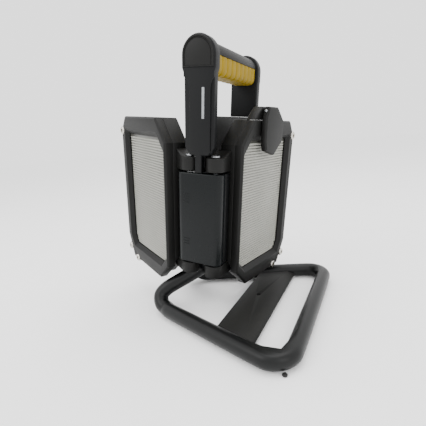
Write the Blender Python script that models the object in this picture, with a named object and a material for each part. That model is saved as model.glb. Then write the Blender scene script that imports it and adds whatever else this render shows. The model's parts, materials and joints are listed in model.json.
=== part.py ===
# Folding two-panel work light on a bent-tube stand.
# Metres, +Z up. The stand rests on z = 0; the carrying frame leans TILT towards +X.
# Body frame: origin at the spine's front bottom centre, X right, Y back, Z up the spine.
# Head frame: origin on the head's hinge axis, u away from the hinge, v out of the lens, z up.
import math

import bmesh
import bpy
from mathutils import Matrix, Vector

MM = 0.001
GAP = 0.3

# Stand
TILT = math.radians(7.0)
BODY_Z = 75.5
TUBE_R = 10.0
TUBE_WALL = 1.6
WIDE_X = 126.0
WIDE_HALF = 122.7
ARM_SLOPE = 0.365
ARM_HALF_AT_0 = 76.7
STAND_MID_Y = 50.0
CORNER_R = 22.0
PIVOT_DROP = 11.0
LUG_R = 7.5
BOLT_R = 3.5

# Spine and carrying frame
SPINE_HALF = 28.0
SPINE_DEPTH = 26.0
SPINE_H = 108.0
CORE_HALF = 7.5
CORE_BACK = 138.0
CORE_TOP = 168.0
POST_HALF = 19.0
POST_WAIST = 17.4
POST_T = 12.0
CAP_Z = 224.5
FAR_POST_Y = 126.8
WALL = 2.5

# Heads
HINGE_X = 16.0
HINGE_Y = 12.0
LEFT_OPEN = math.radians(61.0)
RIGHT_OPEN = math.radians(11.0)
U_IN = 18.0
U_OUT = 148.0
Z_TOP = 165.0
Z_BOT = -39.5
BACK_V = -8.0
SPLIT_V = 12.5
FACE_V = 23.0
EAR_R = 11.0
PIN_R = 3.0
PIN_HEAD_R = 5.2
PIN_SEAT_R = 6.4
SCREWS = ((145.0, 146.0), (140.5, -25.0), (116.0, -37.0))

BODY = Matrix.Translation((0, 0, BODY_Z)) @ Matrix.Rotation(TILT, 4, "Y")
WORLD = Matrix.Identity(4)


def head_frame(side, angle):
    """Frame of a head: side is -1 for the left one and +1 for the right one."""
    s, c = math.sin(angle), math.cos(angle)
    m = Matrix.Identity(4)
    m.col[0] = (side * s, c, 0, 0)
    m.col[1] = (side * c, -s, 0, 0)
    m.col[3] = (side * HINGE_X, HINGE_Y, 0, 1)
    return BODY @ m


HEAD_SIDE = {"left": -1, "right": 1}
HEADS = {"left": head_frame(-1, LEFT_OPEN), "right": head_frame(1, RIGHT_OPEN)}

for old in list(bpy.data.objects):
    bpy.data.objects.remove(old)

MATERIALS = {}


def material(name, color, rough=0.5, metal=0.0, alpha=1.0):
    m = bpy.data.materials.new(name)
    m.use_nodes = True
    b = m.node_tree.nodes["Principled BSDF"]
    b.inputs["Base Color"].default_value = (*color, 1)
    b.inputs["Roughness"].default_value = rough
    b.inputs["Metallic"].default_value = metal
    b.inputs["Alpha"].default_value = alpha
    m.diffuse_color = (*color, alpha)
    MATERIALS[name] = m


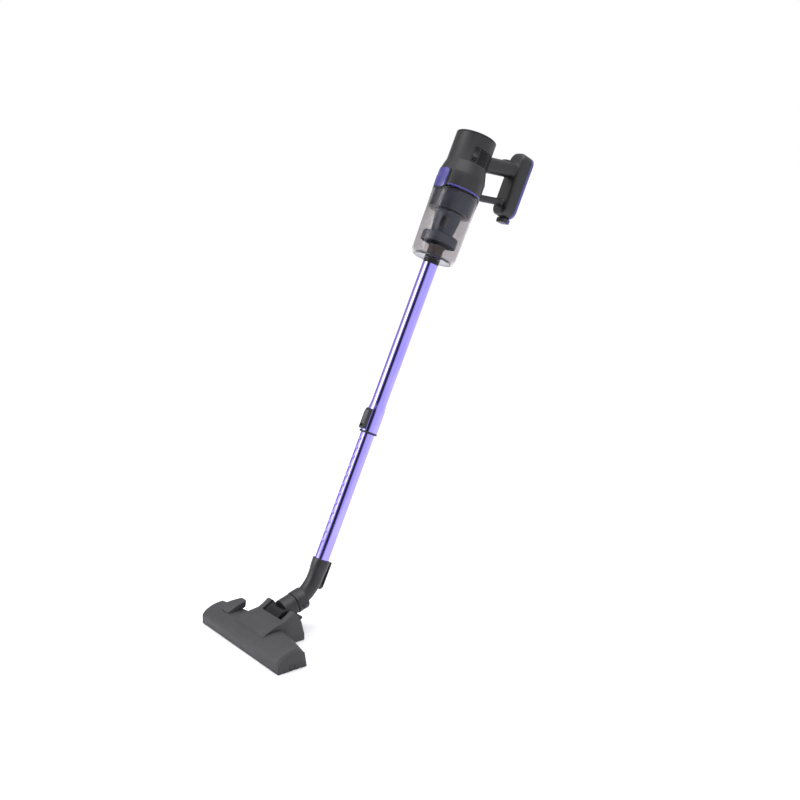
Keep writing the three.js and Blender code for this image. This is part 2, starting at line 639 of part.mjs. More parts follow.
function endCap(side) {
  const notches = [-40, -26, -12, 2].map((y) => box([-200, 200], [y - 4, y + 4], [-1, 2.4]));
  return cut(acrossX(headOutline(0, 0.2), ...span(side, HEAD_HALF - CAP_T, HEAD_HALF)),
    box(span(side, HEAD_HALF - 1.6, HEAD_HALF + 1), [-24, -10], [4, 12]), ...notches);
}

function solePlate() {
  const half = HEAD_HALF - CAP_T - GAP - 2.2 - GAP;
  const plate = box([-half, half], [HEAD_FRONT + 2.4 + GAP, HEAD_BACK - 3.1 - GAP], [0, SOLE_T]);
  return cut(plate,
    box([-120, 120], [-34, -16], [-1, 4]),
    ...[BRUSH_FRONT, BRUSH_REAR].map((y) => box([-134, 134], [y - 3, y + 3], [-1, 4])));
}

// Bristle strips hang from one carriage frame, which the pedal lowers through the sole's slots.
function brushCarriage() {
  const rail = (y) => box([-132, 132], [y - 2.4, y + 2.4], [7.4, 10.4]);
  const link = (x) => box([x - 3, x + 3], [BRUSH_FRONT, BRUSH_REAR], [7.8, 9.8]);
  return join(rail(BRUSH_FRONT), rail(BRUSH_REAR), link(-128), link(128));
}

const bristleStrip = (y) => box([-132, 132], [y - 1.6, y + 1.6], [0.6, 7.1]);

const brushPedal = () => {
  const side = shapeOf([
    [PEDAL.y0, 32], [PEDAL.y0, 36], [-17, 41.5], [-8, 47.5], [6, 52.5], [16, PEDAL.high - 0.6],
    [PEDAL.y1, PEDAL.high], [22, 50], [18.9, 43.7], [12, 41], [8, 34.5], [0, 28],
  ]);
  return cut(acrossX(side, PEDAL.x0, PEDAL.x1),
    box([PEDAL.x0 + 3, PEDAL.x1 - 3], [PEDAL.y0 + 3, 30], [20, 33]),
    crossRod(2.2, PEDAL.x0 - 5, PEDAL.x1 + 5, -4, 34.5, 16));
};

const pedalPin = () => crossRod(1.9, PEDAL.x0 - 0.4, PEDAL.x1 + 0.4, -4, 34.5, 16);

// Saddle over the air duct, with the two horns that carry the knuckle and the wheels.
function saddleCover() {
  const side = shapeOf([
    [-27, 24], [-25, 36.4], [-12, 43.5], [12, 50.5], [31, 53], [45, 60.5], [53, 66], [58, 67], [66, 57.5],
    [73.5, 43], [80, 12], [80, 1], [58, 1], [38, 4], [24, 16], [10, 16],
  ]);
  const plan = shapeOf([
    [-57.4, -29], [57.4, -29], [54, 20], [HORN_OUT, 26], [HORN_OUT, 84], [-HORN_OUT, 84], [-HORN_OUT, 26], [-54, 20],
  ]);
  const body = acrossX(side, -HORN_OUT - 12, HORN_OUT + 12).intersect(upZ(plan, 0, 80));
  const inner = shapeOf([[-22, 10], [-20, 36.6], [-10, 40], [24, 49.4], [24, 18], [10, 10]]);
  const notch = join(
    crossRod(25.2, -HORN_IN, HORN_IN, PIVOT_Y, PIVOT_Z, 48),
    box([-HORN_IN, HORN_IN], [PIVOT_Y - 12, 90], [0, 90]));
  return cut(body,
    acrossX(inner, -28, 28),
    box([-19, 19], [20, 40], [24, 46]),
    notch,
    headBody(-GAP, 0, HEAD_HALF - CAP_T - GAP, SHOULDER - GAP),
    ...[1, -1].map((side) => box(span(side, WHEEL_IN - 1, WHEEL_OUT + 1), [WHEEL_Y - 15, WHEEL_Y + 14.5], [-1, 27])),
    crossRod(4.1, 2 - HORN_OUT, HORN_OUT - 2, PIVOT_Y, PIVOT_Z, 20),
    crossRod(2.1, 1.2 - HORN_OUT, HORN_OUT - 1.2, WHEEL_Y, WHEEL_R, 16));
}

const pivotPin = (side) => crossRod(3.8, ...span(side, HORN_IN - 4, HORN_OUT - 2.4), PIVOT_Y, PIVOT_Z, 20);

// Wheel with its own stub axles, which run in the horns' bores.
const wheel = (side) => join(
  crossRod(WHEEL_R, ...span(side, WHEEL_IN, WHEEL_OUT), WHEEL_Y, WHEEL_R, 32),
  crossRod(1.8, ...span(side, HORN_IN + 0.6, HORN_OUT - 1.4), WHEEL_Y, WHEEL_R, 16));

// ---------------------------------------------------------------- assembly
inWand("motor_housing", motorHousing(), MAT.black);
inWand("motor_top_cap", motorTopCap(), MAT.black);
inWand("vent_grille_right", ventGrille(1), MAT.black);
inWand("vent_grille_left", ventGrille(-1), MAT.black);
inWand("accent_ring", accentRing(), MAT.purple);
inWand("button_bezel", buttonBezel(), MAT.black);
inWand("cup_button", cupButton(), MAT.purple);
inWand("motor_can", motorCan(), MAT.steel);
inWand("motor_mount", motorMount(), MAT.rubber);
inWand("impeller", impeller(), MAT.grey);
inWand("fan_shroud", fanShroud(), MAT.grey);
inWand("control_board", controlBoard(), MAT.board);
inWand("handle_shell_right", handleHalf(1), MAT.black);
inWand("handle_shell_left", handleHalf(-1), MAT.black);
inWand("power_button", powerButton(), MAT.black);
inWand("battery_cover", batteryCover(), MAT.purple);
inWand("battery_case", batteryCase(), MAT.black);
for (let i = 0; i < 4; i++) inWand(`battery_cell_${i + 1}`, batteryCell(i), MAT.cell);
inWand("battery_latch", batteryLatch(), MAT.black);

inWand("cup_shell", cupShell(), MAT.smoke);
inWand("cup_floor", cupFloor(), MAT.smoke);
inWand("floor_seal", floorSeal(), MAT.rubber);
inWand("rim_seal", rimSeal(), MAT.rubber);
inWand("inlet_duct", inletDuct(), MAT.amber);
inWand("inlet_collar", inletCollar(), MAT.black);
inWand("cyclone_dish", cycloneDish(), MAT.black);
inWand("cyclone_cone", cycloneCone(), MAT.black);
inWand("cone_mesh", coneMesh(), MAT.steel);
inWand("filter_frame", filterFrame(), MAT.black);
inWand("pleated_filter", pleatedFilter(), MAT.filter);

inWand("wand_connector", wandConnector(), MAT.black);
inWand("upper_tube", upperTube(), MAT.violet);
inWand("tube_end_ring", tubeEndRing(), MAT.black);
inWand("tube_guide", tubeGuide(), MAT.grey);
inWand("latch_frame", latchFrame(), MAT.black);
inWand("latch_slider", latchSlider(), MAT.grey);
inWand("latch_pin", latchPin(), MAT.steel);
inWand("lower_tube", lowerTube(), MAT.violet);

inWand("elbow_pipe", elbowPipe(), MAT.neck);
inWand("parking_clip", parkingClip(), MAT.neck);
inNeck("swivel_collar", swivelCollar(), MAT.neck);
inNeck("collar_pin", collarPin(), MAT.neck);
inNeck("neck_knuckle", neckKnuckle(), MAT.neck);

inHead("head_shell", headShell(), MAT.charcoal);
inHead("sole_plate", solePlate(), MAT.black);
inHead("end_cap_right", endCap(1), MAT.black);
inHead("end_cap_left", endCap(-1), MAT.black);
inHead("saddle_cover", saddleCover(), MAT.charcoal);
inHead("brush_pedal", brushPedal(), MAT.charcoal);
inHead("pedal_pin", pedalPin(), MAT.steel);
inHead("brush_carriage", brushCarriage(), MAT.grey);
inHead("bristle_strip_front", bristleStrip(BRUSH_FRONT), MAT.bristle);
inHead("bristle_strip_rear", bristleStrip(BRUSH_REAR), MAT.bristle);
for (const [name, side] of [["right", 1], ["left", -1]]) {
  inHead(`pivot_pin_${name}`, pivotPin(side), MAT.steel);
  inHead(`wheel_${name}`, wheel(side), MAT.rubber);
}

export default vacuum;
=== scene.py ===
"""Cordless stick vacuum: the looks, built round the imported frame. Lengths are in millimetres."""

import math

import bpy
import bmesh
from mathutils import Matrix, Vector


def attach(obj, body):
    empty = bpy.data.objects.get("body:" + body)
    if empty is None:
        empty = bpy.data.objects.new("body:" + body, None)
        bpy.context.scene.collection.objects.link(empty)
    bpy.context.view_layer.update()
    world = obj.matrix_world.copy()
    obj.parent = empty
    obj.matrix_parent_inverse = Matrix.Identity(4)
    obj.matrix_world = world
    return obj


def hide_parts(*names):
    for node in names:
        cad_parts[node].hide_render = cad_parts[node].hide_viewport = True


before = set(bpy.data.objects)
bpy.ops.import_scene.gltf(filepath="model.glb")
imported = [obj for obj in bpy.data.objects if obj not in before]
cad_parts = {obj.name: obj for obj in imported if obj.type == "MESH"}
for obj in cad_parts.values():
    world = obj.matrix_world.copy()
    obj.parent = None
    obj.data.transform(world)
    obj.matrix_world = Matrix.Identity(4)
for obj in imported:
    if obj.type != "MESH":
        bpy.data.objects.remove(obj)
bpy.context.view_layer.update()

MM = 0.001
TURN = 2 * math.pi

# ---------------------------------------------------------------- camera, floor and light
EYE = (1.8836, -1.0948, 1.0365)
camera_data = bpy.data.cameras.new("camera")
camera_data.lens = 50
camera_data.sensor_width = 36
camera = bpy.data.objects.new("camera", camera_data)
camera.location = EYE
camera.rotation_euler = (math.radians(76.61), 0, math.radians(52.01))
bpy.context.collection.objects.link(camera)
bpy.context.scene.camera = camera
bpy.context.scene.view_settings.view_transform = "Standard"


def linear(hex_colour):
    """An sRGB hex colour as linear RGBA."""
    parts = [int(hex_colour[i:i + 2], 16) / 255 for i in (1, 3, 5)]
    return [c / 12.92 if c <= 0.04045 else ((c + 0.055) / 1.055) ** 2.4 for c in parts] + [1]


def add(tree, kind, links=None, **settings):
    """Adds a node. Settings name its sockets or its properties; links name a socket and what feeds it."""
    made = tree.nodes.new("ShaderNode" + kind)
    for name, value in settings.items():
        socket = made.inputs.get(name.replace("_", " "))
        if socket is not None and not hasattr(made, name):
            socket.default_value = value
        else:
            setattr(made, name, value)
    for name, source in (links or {}).items():
        tree.links.new(source, made.inputs[name])
    return made


def ramp(tree, source, *stops):
    """A colour ramp through (position, hex or grey) stops."""
    made = add(tree, "ValToRGB", {"Fac": source})
    points = made.color_ramp.elements
    while len(points) < len(stops):
        points.new(0.5)
    for point, (position, colour) in zip(points, stops):
        point.position = position
        point.color = linear(colour) if isinstance(colour, str) else (colour, colour, colour, 1)
    return made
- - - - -
STATED GOAL:
Give the count of lines in the records that contain "return", and no other text.

RESULT OF THIS EXERCISE:
10